Island in Bangladesh

Sonadia Island is a small island of about 9 km2, off the Cox's Bazar coast of Chittagong Division, Bangladesh. Sonadia is located at Kutubjom Union in Maheshkhali Upazila, 15 km north-west of Cox's Bazar District Headquarters. Sonadia Maheshkhali is separated from the main island by a canal.

== Biodiversity ==
=== Turtles ===
Five species of sea turtle have been reported from the territorial waters of Bangladesh, but only olive ridley and green turtles nest on Sonadia Island. The illegal harvesting of turtle eggs, bycatch in offshore fisheries, and alterations of sand dunes and nesting beaches are the main threats to sea turtles in Bangladesh.
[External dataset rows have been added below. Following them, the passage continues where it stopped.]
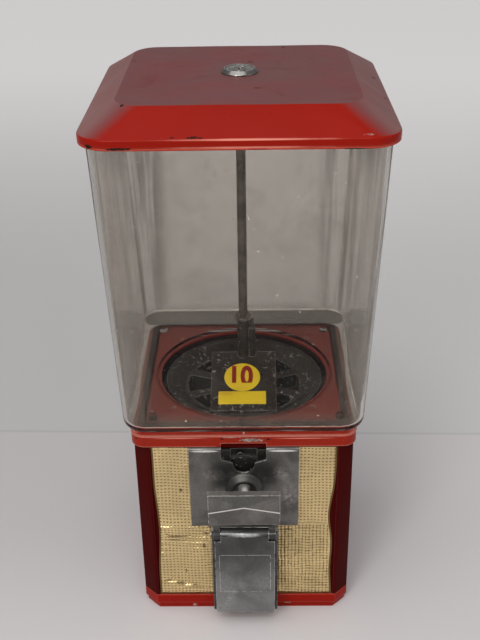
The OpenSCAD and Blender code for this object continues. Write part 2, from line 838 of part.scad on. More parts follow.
module mech_screws() {
    color(steel) for (x = [-1, 1], z = boss_z) {
        between_y(face_inner + 0.4, panel_back + past) translate([x * boss_x, z]) circle(screw_d / 2);
        between_y(panel_back, panel_back + 2) translate([x * boss_x, z]) circle(screw_d);
    }
}

module pawl_pin() {
    coil_end = ratchet_rear + 0.4 + (2 + 3 * spring_pitch) * spring_wire_r;
    color(steel) translate([pawl_x, 0, shaft_z + pawl_z]) {
        between_y(back_y + 0.2, coil_end + 0.5) circle(pawl_pin_d / 2);
        between_y(coil_end, coil_end + 1) circle(pawl_pin_d);
    }
}

module pawl_spring() {
    pitch = spring_pitch * spring_wire_r;
    coil_r = pawl_pin_d / 2 + spring_wire_r + 0.15;
    color(steel) translate([pawl_x, ratchet_rear + 0.3 + spring_wire_r, shaft_z + pawl_z])
        rotate([-90, 0, 0]) rotate_extrude() for (i = [0 : 3])
            translate([coil_r, i * pitch]) circle(spring_wire_r, $fn = 16);
}

module handle() {
    edge_front = handle_back - handle_t;
    half = handle_w / 2;
    ridge = 0.6;
    color(chrome) difference() {
        union() {
            hull() {
                box([-half, edge_front, shaft_z - handle_h / 2],
                    [half, handle_back, shaft_z + handle_h / 2]);
                for (x = [-half, 0, half - ridge]) {
                    z = shaft_z + (x == 0 ? ridge_rise : 0) - ridge / 2;
                    box([x, edge_front - ridge_h, z], [x + ridge, edge_front, z + ridge]);
                }
            }
            between_y(handle_back - past, bush_front - 0.4)
                translate([0, shaft_z]) circle(neck_d / 2);
        }
        between_y(handle_back - 2, bush_front + past)
            translate([0, shaft_z]) circle(shaft_d / 2 + snug);
    }
}

module handle_shaft() {
    color(steel) between_y(handle_back - 1.5, ratchet_rear + nut_t - 0.5)
        translate([0, shaft_z]) circle(shaft_d / 2);
}

module coin_wheel() {
    color(zinc) difference() {
        between_y(coin_wheel_y, coin_wheel_y + coin_wheel_t)
            translate([0, shaft_z]) circle(coin_wheel_r);
        between_y(coin_wheel_y - past, coin_wheel_y + coin_pocket_t) {
            translate([0, coin_centre_z]) circle(coin_pocket_r);
            translate([-coin_pocket_r, coin_centre_z]) square([2 * coin_pocket_r, coin_d]);
        }
        between_y(coin_wheel_y - past, coin_wheel_y + coin_wheel_t + past)
            translate([0, shaft_z]) circle(shaft_d / 2 + snug);
    }
}

// Gear of the train behind the coin wheel, with a tooth at a first angle from straight up
module train_gear(z, bore_r, first) {
    between_y(gear_y, gear_y + gear_t) translate([0, z]) difference() {
        gear_outline(gear_teeth, gear_pitch_r - 1.15 * gear_module, gear_pitch_r + 0.85 * gear_module,
                     1.95 * gear_module, 0.7 * gear_module, first);
        circle(bore_r + snug);
    }
}

module drive_gear() {
    color(steel) train_gear(shaft_z, shaft_d / 2, 0);
}

module output_gear() {
    color(steel) train_gear(output_z, output_d / 2, 180 / gear_teeth);
}

module ratchet_wheel() {
    step = 360 / ratchet_teeth;
    color(steel) between_y(ratchet_y, ratchet_rear) translate([0, shaft_z]) difference() {
        polygon([for (i = [0 : ratchet_teeth - 1])
            each [ratchet_root_r * [cos(i * step), sin(i * step)],
                  ratchet_r * [cos((i + 1) * step), sin((i + 1) * step)]]]);
        circle(shaft_d / 2 + snug);
    }
}

module shaft_nut() {
    color(steel) between_y(ratchet_rear, ratchet_rear + nut_t) translate([0, shaft_z])
        difference() {
            hexagon(shaft_d);
            circle(shaft_d / 2 + snug, $fn = 64);
        }
}

module pawl() {
    tip_x = ratchet_root_r + 0.5;
    reach = 0.8 * pawl_hub_r;
    color(steel) between_y(ratchet_y, ratchet_rear) translate([0, shaft_z]) difference() {
        union() {
            translate([pawl_x, pawl_z]) rotate(pawl_lift) translate([-pawl_x, -pawl_z]) polygon([
                [tip_x, 0.42], [tip_x + 3, 0.7], [pawl_x + reach, pawl_z - 1],
                [pawl_x - reach, pawl_z - 1], [tip_x + 1.45, 3.8]
            ]);
            translate([pawl_x, pawl_z]) circle(pawl_hub_r);
        }
        translate([pawl_x, pawl_z]) circle(pawl_pin_d / 2 + running_gap);
    }
}

module output_shaft() {
    color(steel) between_y(gear_y - 0.6, pinion_y + ring_face + 0.5)
        translate([0, output_z]) circle(output_d / 2);
}

module wheel_pinion() {
    color(steel) between_y(pinion_y, pinion_y + ring_face) translate([0, output_z]) difference() {
        gear_outline(pinion_teeth, pinion_pitch_r - 1.8, pinion_tip_r,
                     1.58 * ring_module, 0.58 * ring_module);
        circle(output_d / 2 + snug);
    }
}

module dispensing_wheel() {
    color(zinc) difference() {
        rotate_extrude() polygon([
            [0, wheel_z], [wheel_r, wheel_z], [wheel_r, wheel_top + wheel_rim_h],
            [wheel_r - wheel_rim_w, wheel_top + wheel_rim_h], [dish_r, wheel_top],
            [hub_d / 2, wheel_top], [hub_d / 2, wheel_top + hub_h], [0, wheel_top + hub_h]
        ]);
        difference() {
            between_z(wheel_z - past, wheel_top + past) circle(pocket_outer_r);
            between_z(wheel_z - 2 * past, wheel_top + 2 * past) {
                circle(pocket_inner_r);
                for (i = [0 : pocket_count - 1])
                    rotate(-90 + 360 * (i + 0.5) / pocket_count) translate([0, -rib_w / 2])
                        square([pocket_outer_r + past, rib_w]);
            }
        }
        between_z(wheel_z - past, wheel_top + hub_h + past) circle(rod_d / 2 + running_gap);
    }
}

module wheel_gear() {
    web = wheel_z - ring_tip_z;
    color(steel) {
        between_z(wheel_z - ring_web, wheel_z) difference() {
            circle(ring_r + ring_face / 2);
            circle(ring_r - ring_face / 2);
        }
        for (i = [0 : ring_teeth - 1])
            rotate(-90 + 360 * (i + 0.5) / ring_teeth) translate([ring_inner_r + 0.02, 0, ring_tip_z])
                rotate([90, 0, 90]) linear_extrude(ring_face - 0.06) polygon([
                    [-0.42 * ring_module, 0], [0.42 * ring_module, 0],
                    [0.77 * ring_module, web - 0.2], [-0.77 * ring_module, web - 0.2]
                ]);
    }
}

// Outline of the ball chute from the side, drawn in Y and Z and set in by a wall
module duct_side(wall, top, mouth_y) {
    back = duct_back_y - wall;
    front = duct_front_y + wall;
    low = mouth_low + wall / cos(duct_slope);
    high = mouth_high - wall / cos(neck_slope);
    polygon([
        [back, top], [back, low + (back - panel_back) * tan(duct_slope)],
        [mouth_y, low + (mouth_y - panel_back) * tan(duct_slope)],
        [mouth_y, high + (mouth_y - panel_back) * tan(neck_slope)],
        [front, high + (front - panel_back) * tan(neck_slope)], [front, top]
    ]);
}

module ball_chute() {
    color(steel) difference() {
        across_x(duct_half) duct_side(0, bowl_floor_low, panel_back);
        across_x(duct_w / 2) duct_side(chute_t, bowl_floor_low + past, panel_back - past);
    }
}

// Side outline of the chute housing, drawn in Y and Z
module chute_cheek() {
    ear_y = face_front - free_gap;
    shoulder = face_bottom - free_gap;
    polygon([
        [foil_front, chute_bottom], [foil_front, shoulder], [ear_y, shoulder], [ear_y, chute_top],
        [chute_front + 3, chute_top], [chute_front, chute_top - 3], [chute_front, chute_bottom]
    ]);
}

module chute_housing() {
    ear_y = face_front - free_gap;
    shoulder = face_bottom - free_gap;
    wall = chute_half - chute_t;
    color(chrome) difference() {
        union() {
            difference() {
                across_x(chute_half) chute_cheek();
                box([-wall, chute_front - past, chute_bottom + chute_t],
                    [wall, foil_front - chute_t, shoulder - chute_t]);
                box([-wall, chute_front - past, shoulder - chute_t - past],
                    [wall, ear_y - 0.8, chute_top - 1.2]);
            }
            for (side = [-1, 1]) {
                x0 = side > 0 ? roll_half + free_gap : -wall - 0.5;
                w = wall + 0.5 - roll_half - free_gap;
                translate([x0, hinge_y, hinge_z]) rotate([0, 90, 0]) cylinder(h = w, r = lug_r);
                box([x0, hinge_y - 3, hinge_z], [x0 + w, hinge_y + 3, chute_top - 1]);
            }
        }
        between_y(foil_front - chute_t - past, foil_front + past) {
            translate([-duct_w / 2, mouth_low + 2])
                square([duct_w, mouth_high - mouth_low - 4]);
            for (x = [-1, 1], z = chute_screw_z)
                translate([x * chute_screw_x, z]) circle(screw_d / 2 + snug);
        }
        translate([-chute_w, hinge_y, hinge_z]) rotate([0, 90, 0])
            cylinder(h = 2 * chute_w, r = pin_d / 2 + snug);
    }
}

module chute_screws() {
    color(steel) for (x = [-1, 1], z = chute_screw_z) {
        between_y(foil_front - chute_t, panel_back + past)
            translate([x * chute_screw_x, z]) circle(screw_d / 2);
        between_y(panel_back, panel_back + 1.8)
            translate([x * chute_screw_x, z]) circle(screw_d * 0.9);
    }
}

module hinge_pin() {
    color(steel) translate([0, hinge_y, hinge_z]) rotate([0, 90, 0]) {
        translate([0, 0, -chute_half - 0.6]) cylinder(h = chute_w + 1.2, r = pin_d / 2);
        for (side = [-1, 1])
            translate([0, 0, side * (chute_half + 0.5) - 0.5]) cylinder(h = 1, r = pin_d * 0.8);
    }
}

module chute_door() {
    door_half = door_w / 2;
    flange_low = chute_bottom + chute_t + 1;
    flange_high = hinge_z - roll_r;
    flange_back = hinge_y + 3;
    color(chrome) difference() {
        union() {
            box([-door_half, door_front, door_bottom + 2],
                [door_half, door_front + door_t, hinge_z - 3]);
            box([-door_half + 2, door_front, door_bottom],
                [door_half - 2, door_front + door_t, door_bottom + 3]);
            box([-roll_half, door_front, hinge_z - 4], [roll_half, door_front + door_t, hinge_z]);
            for (x = [-1, 1])
                translate([x * (door_half - 2), door_front + door_t, door_bottom + 2])
                    rotate([90, 0, 0])
                    cylinder(h = door_t, r = 2);
            translate([-roll_half, hinge_y, hinge_z]) rotate([0, 90, 0])
                cylinder(h = 2 * roll_half, r = roll_r);
            for (side = [-1, 1]) {
                x0 = side > 0 ? flange_x - door_t : -flange_x;
                box([x0, door_front + door_t / 2, flange_low], [x0 + door_t, flange_back, flange_high]);
            }
        }
        translate([-roll_half - past, hinge_y, hinge_z]) rotate([0, 90, 0])
            cylinder(h = 2 * (roll_half + past), r = pin_d / 2 + running_gap);
    }
}

module lid() {
    color(red) difference() {
        hull() {
            slice(lid_half - 0.4, lid_corner_r - 0.4, lid_low);
            slice(lid_half, lid_corner_r, lid_low + 1);
            slice(lid_half, lid_corner_r, lid_crease_z);
            slice(lid_top_half, lid_top_r, lid_top - 0.01);
        }
        hull() {
            slice(lid_half - lid_t, lid_corner_r - lid_t, lid_low - past);
            slice(lid_half - lid_t, lid_corner_r - lid_t, lid_crease_z - lid_t / 2);
            slice(lid_top_half - lid_t * 0.7, lid_top_r - lid_t * 0.7, lid_top - lid_t - 0.01);
        }
        translate([0, 0, lid_top - 5]) cylinder(h = 6, r = lock_barrel_d / 2 + 0.1);
    }
}

module lock_ring() {
    bore = lock_barrel_d / 2 + snug;
    outer = lock_ring_d / 2;
    color(chrome) translate([0, 0, lid_top]) rotate_extrude() polygon([
        [bore, 0], [outer, 0], [outer, 0.8], [outer - 2, lock_ring_h], [bore + 0.6, lock_ring_h - 0.9],
        [bore, lock_ring_h - 0.9]
    ]);
}

module lock_barrel() {
    color(chrome) difference() {
        between_z(lock_low, lid_top + lock_ring_h - 1) circle(lock_barrel_d / 2);
        between_z(lock_low - past, lock_step_z) circle(rod_d / 2 + running_gap);
        between_z(lock_step_z + 0.5, plug_top + past) circle(lock_plug_d / 2 + running_gap);
    }
}

module lock_nut() {
    top = lid_top - lid_t - 0.05;
    color(steel) between_z(top - 4, top) difference() {
        hexagon(lock_barrel_d * 0.75);
        circle(lock_barrel_d / 2 + snug, $fn = 64);
    }
}

module lock_cylinder() {
    color(steel) difference() {
        between_z(lock_step_z + 0.8, plug_top) circle(lock_plug_d / 2);
        between_z(plug_top - 5, plug_top + past) translate([-0.7, -lock_plug_d * 0.35])
            square([1.4, lock_plug_d * 0.7]);
    }
}

base_plate();
body_shell();
front_panel();
front_foil();
hopper_pan();
wheel_bowl();
bowl_screws();
globe();
centre_rod();
foot_nut();
foot_washer();
push_nut();
brush_housing();
clamp_pin();
brush_strips();
price_label();
plain_label();
mech_faceplate();
shaft_bush();
coin_guide();
mech_posts();
mech_back_plate();
mech_screws();
pawl_pin();
pawl_spring();
ball_chute();
chute_housing();
chute_screws();
hinge_pin();
handle();
handle_shaft();
coin_wheel();
drive_gear();
ratchet_wheel();
shaft_nut();
output_shaft();
output_gear();
wheel_pinion();
dispensing_wheel();
wheel_gear();
pawl();
chute_door();
lid();
lock_ring();
lock_barrel();
lock_nut();
lock_cylinder();
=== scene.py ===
"""Dresses the gumball machine's CAD frame: painted steel, clear globe, embossed foil, castings with wear."""

import json
import math

import bmesh
import bpy
import numpy as np
from bpy.props import FloatProperty, FloatVectorProperty, IntProperty, PointerProperty, StringProperty
from mathutils import Matrix, Vector, noise


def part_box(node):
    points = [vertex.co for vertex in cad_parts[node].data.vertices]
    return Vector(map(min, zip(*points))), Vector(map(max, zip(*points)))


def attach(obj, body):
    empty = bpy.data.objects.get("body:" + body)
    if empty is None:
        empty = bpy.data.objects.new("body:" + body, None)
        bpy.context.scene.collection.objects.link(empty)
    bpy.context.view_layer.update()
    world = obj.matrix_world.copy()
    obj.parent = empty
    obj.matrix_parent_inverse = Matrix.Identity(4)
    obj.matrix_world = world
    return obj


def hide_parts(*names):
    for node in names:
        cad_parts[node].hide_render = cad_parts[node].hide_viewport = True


bl_info = {
    "name": "Gumball Machine",
    "version": (1, 0, 0),
    "blender": (4, 5, 0),
    "location": "View3D > Sidebar > Gumball Machine",
    "description": "Builds the visible surfaces of a gumball machine around its mechanical frame",
    "category": "Add Mesh",
}

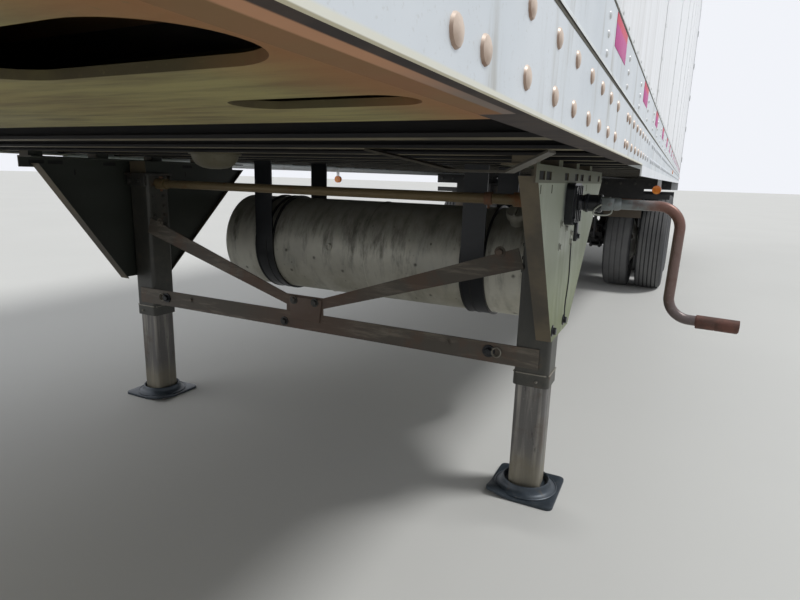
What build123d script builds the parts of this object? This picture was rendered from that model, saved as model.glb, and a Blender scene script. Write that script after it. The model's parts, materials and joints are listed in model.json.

Since 1980, the nesting populations of sea turtles have declined significantly due to severe exploitation of eggs and killing of adult turtles by fishing and other activities. Despite complete legal protection since 2010, sea turtles continue to face severe threats in Bangladesh, and many of the nesting rookeries remain poorly studied.

===Birds===
The island has been designated an Important Bird Area (IBA) by BirdLife International because it supports significant populations of wintering migratory waders, including great knots, spoon-billed sandpipers and spotted greenshanks.

==Threats==
Sonadia is seen as a potential deepwater port lying on the Bay of Bengal that could serve the landlocked parts of India, Myanmar and China. Rail connections have yet to be built, and the question of gauge has yet to be resolved.